Little Girl, from directors Tizza Covi and Rainer Frimmel, unsentimentally shows a group of hard-scrabble circus people who must care for an abandoned baby; and the clear-eyed Monsenor is a hard-hitting documentary about the life and violent death of Oscar Romero, the heroic archbishop who was murdered trying to help the less fortunate in El Salvador in 1980.
Mister Rogers and Me
(PBS)
Cristofer Wagner’s personal documentary presents his own story about Fred Rogers, one of the most popular--and easily satirized--television personalities in the medium’s history.
This engaging portrait earnestly shows how Rogers’ self-effacing and honest approach not only benefited millions of children (and their parents) for decades, but was exactly how the man lived his life off-camera as well. Extras include a commentary, Q&A, interviews.
Moses and Aaron
(New Yorker)
Arnold Schoenberg’s lone opera--intense (but problematic) musically--is dramatically stiff, so the decision of Jean-Marie Straub and Daniele Huillet to keep their 1975 film visually static is a smart one. The actors’ lip-synching doesn’t mesh with their arch performances, but strangely, that disconnect contextualizes a problematic 20th century opera telling an ancient story.
It’s not an enervating experience, but it is an audacious one. The lone extra is the directors’ minimalist adaptation of Schoenberg’s Accompaniment to a Film Scene.
Out
(Acorn)
The grit and grime of London’s inner city are the stars of this 1978 British TV mini-series, which stars an impressive Tom Bell as a jailbird who returns to his old stomping grounds after eight years up the river and finds it both the same and irrevocably changed.
Skillfully written by Trevor Preston and directed by Jim Goddard, this five-hour drama memorably evokes the seediness of criminals without romanticizing them, and features a stunning turn by Brian Cox as a deadly mob boss. Extras include audio commentaries.
Sidewalls
(IFC)
Director Gustavo Taretto’s romantic comedy is too clever by half: by bypassing his charismatic stars--Javier Drolas and the Pilar Lopez de Ayala--for amusingly droll but cloying segments, Taretto overwhelms the humanity at the heart of his machinery.

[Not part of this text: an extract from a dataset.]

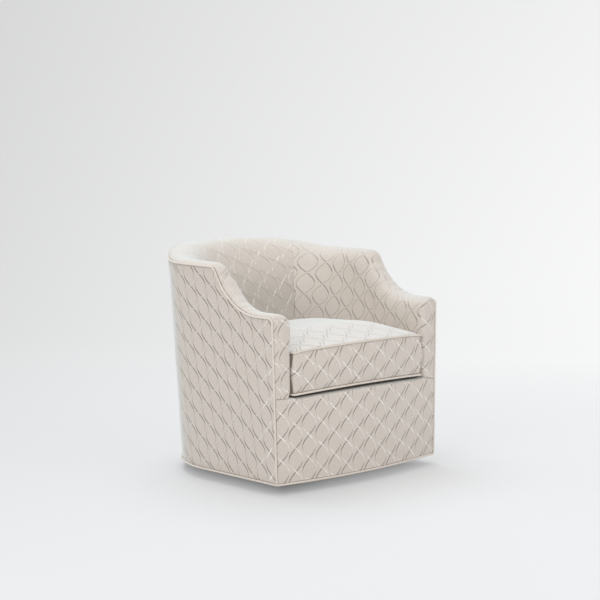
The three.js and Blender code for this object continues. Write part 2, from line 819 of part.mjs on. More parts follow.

But thanks to his two stars--especially Ayala, a spectacular and little-seen actress who, in a just world, would be more popular than Penelope Cruz--the movie is watchable, even if it skimps on depth or insight.
Snow White: A Deadly Summer
(Lionsgate)
This tame, PG-13 thriller dangles its tantalizing premise--troubled teen may or may not be targeted by her evil stepmother--in front of viewers but offers little payoff aside from a twist ending. The actors can’t do much with a well-worn storyline, and Shanley Caswell, in the lead role, isn’t allowed to do much more than look cute.
Teenagers--the obvious audience for this--will also be unimpressed with a routine, mostly unscary horror film. The lone extra is an audio commentary.